G20 policies and least developed countries’ export performance

G20 policies and least developed countries’ export performance
Photo credit: World Bank

Key Indicators and Trends in Trade Policy 2016 – G20 policies and LDCs’ export performance

During the last decade international trade has been characterized by a progressive shift in the use of trade policy instruments. Tariffs have remained substantially stable during the last few years with tariff protection remaining a critical factor only in certain sectors in limited number of markets. On the other hand, the use of regulatory measures and other non-tariff measures such as antidumping has become more widespread.

The recent years have also been characterized by movements in the exchange rates. Overall, tariffs have remained substantially stable during the last years. As of 2015, developed countries import restrictiveness is at an average of about 1.2 percent. However, import restrictiveness remained higher in many developing countries, especially in South Asia and Sub-Saharan African Countries. Although low on average, tariffs remain relatively high in some sectors. Moreover, tariff peaks are present in important sectors, including some of key interest to low income countries such as agriculture, apparel, textiles and leather products. Tariffs also remain substantial for most South-South trade.

As of 2015, international trade is increasingly subject to and influenced by a wide array of policies and instruments reaching beyond tariffs. Technical measures and requirements regulate about two-thirds of world trade, while various forms of sanitary and phytosanitary measures (SPS) are applied to almost the totality of agricultural trade. The past few years have also seen a general increase in the use of trade defence measures within the WTO framework.
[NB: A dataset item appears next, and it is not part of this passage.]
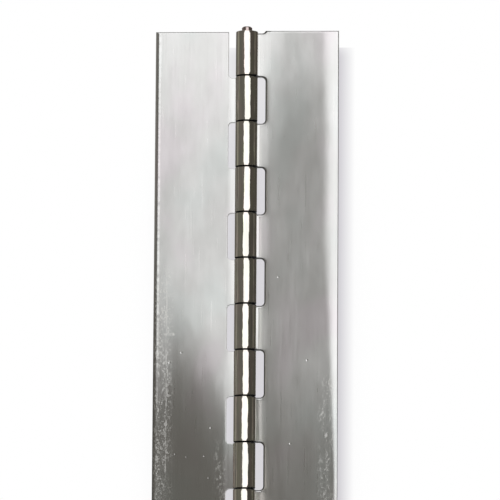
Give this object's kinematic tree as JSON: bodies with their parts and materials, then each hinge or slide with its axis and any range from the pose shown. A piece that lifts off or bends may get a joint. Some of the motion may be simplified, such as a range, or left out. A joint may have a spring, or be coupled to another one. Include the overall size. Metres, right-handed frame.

In spite of the effects of the economic crisis, the process of deeper economic integration has remained strong at a regional and bilateral level, with an increasing number of preferential trade agreements (PTAs) being negotiated and implemented. PTAs increasingly address not only goods but also services and increasingly deal with rules beyond reciprocal tariff concessions to cover a wide range of behind the border issues. As of 2015, about half of world trade has occurred under some form of PTAs.

The economic turbulence of recent years has been reflected in exchange rate markets, both for developing and developed countries’ currencies. Exchange rate movements are playing an important role in shaping international trade in the last few years as they have influenced countries’ external competitiveness. In particular, 2015 saw the value of the US dollar appreciate against most major currencies.

This report is structured in two parts. The first part presents an overview of the effects of G20 policies on LDCs exports. The second part discusses trends in selected trade policy instruments including illustrative statistics. The second part is divided in five chapters: tariffs, trade agreements, non-tariff measures, trade defence measures, exchange rates and trade costs. Trade trends and statistics are provided at various levels of aggregation illustrating the use of the trade policy measures across economic sectors and geographic regions.

» Download: G20 Policies and Least Developed Countries’ Export Performance Key Indicators and Trends in Trade Policy 2016 (PDF, 5.67 MB)

G20 policies and export performance of least developed countries

The Sustainable Development Goal (SDG) on strengthening the means of implementation and revitalizing the global partnership for sustainable development has reiterated the commitment to significantly increase the exports of Least Developed Countries (LDCs).

LDC exports potential depends on several factors, one of which is access to major markets.

This study provides an overview and analysis of G20 trade policies, in particular tariffs and non-tariff measures, and provides suggestions on how they could be improved to increase the export competitiveness of LDCs.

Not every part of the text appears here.